In regard to the dryness of the lake, he said that one reason is "the high percentage of salt around the mouths of the springs that nourish it, which caused the lack of water flowing out of these into the lake space.
Also, the geological movements in the ground have created cracks and internal fissures, which led the groundwater to deviate from the lake.”
Director of Al-Muthanna Environment Department Youssef Sawadi told Al-Monitor, “Iraq is losing a cultural landmark and a rare environmental and biodiverse area that is rich in fish, marine animals and migratory birds.”
He also attributed the lake’s dryness to human causes and said that it is “due to the daily activities near the lake as well as the agricultural and industrial investments surrounding it, namely the salt and cement factories.”

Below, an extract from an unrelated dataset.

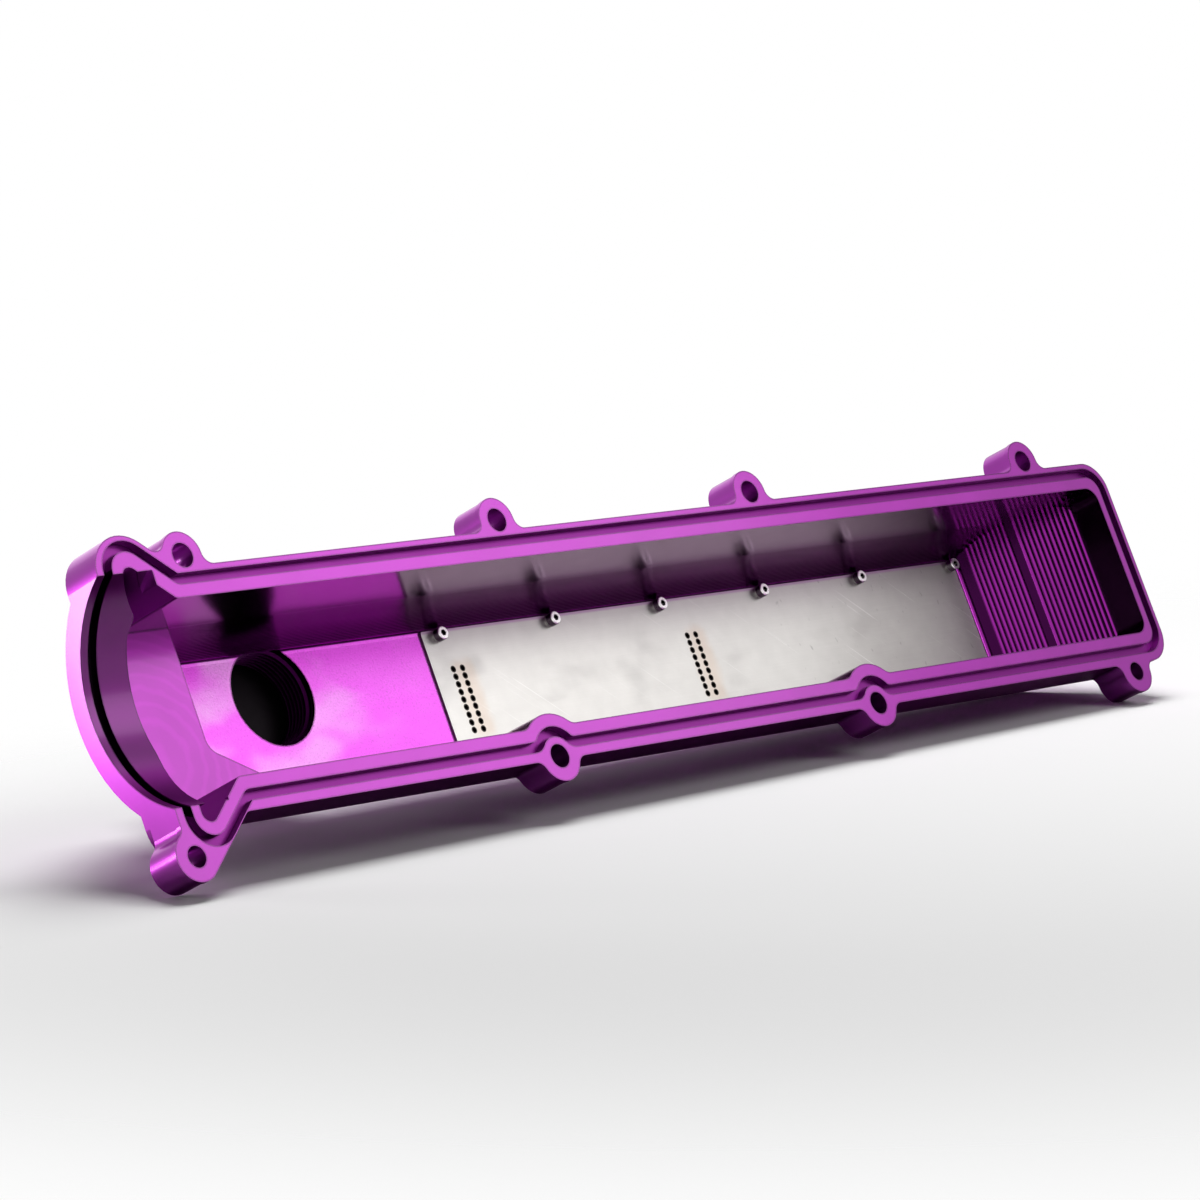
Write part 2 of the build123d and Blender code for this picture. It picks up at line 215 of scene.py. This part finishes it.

Sawadi noted, “There are also natural causes behind this phenomenon, as climate change has affected the nature of the lake, especially considering that Iraq is among the five countries most prone to climate change.
Temperatures have risen significantly in Dhi Qar, while this year the rains did not fall at all in the province.”
He added, “The scarcity of the Euphrates water, which feeds the groundwater near the lake, has brought its water levels to zero, and there is now only one spring the size of 20 square meters [215 square feet].”
Sawadi called on “international and global environmental organizations to save Sawa Lake because it is a historical global environmental and cultural landmark.”
He called on the “Ministry of Higher Education, as the head of the higher committee supervising the lake, to work on finding urgent solutions to replenish the lake and revive its ecological diversity.”
Lake Sawa has clearly fallen prey to the decline in water reserves in Iraq by half compared to 2021 due to the lack of rainfall and the decrease in the river water flow from neighboring countries.
This calls for a strategic plan to save water bodies from extinction and agricultural lands from turning into desert.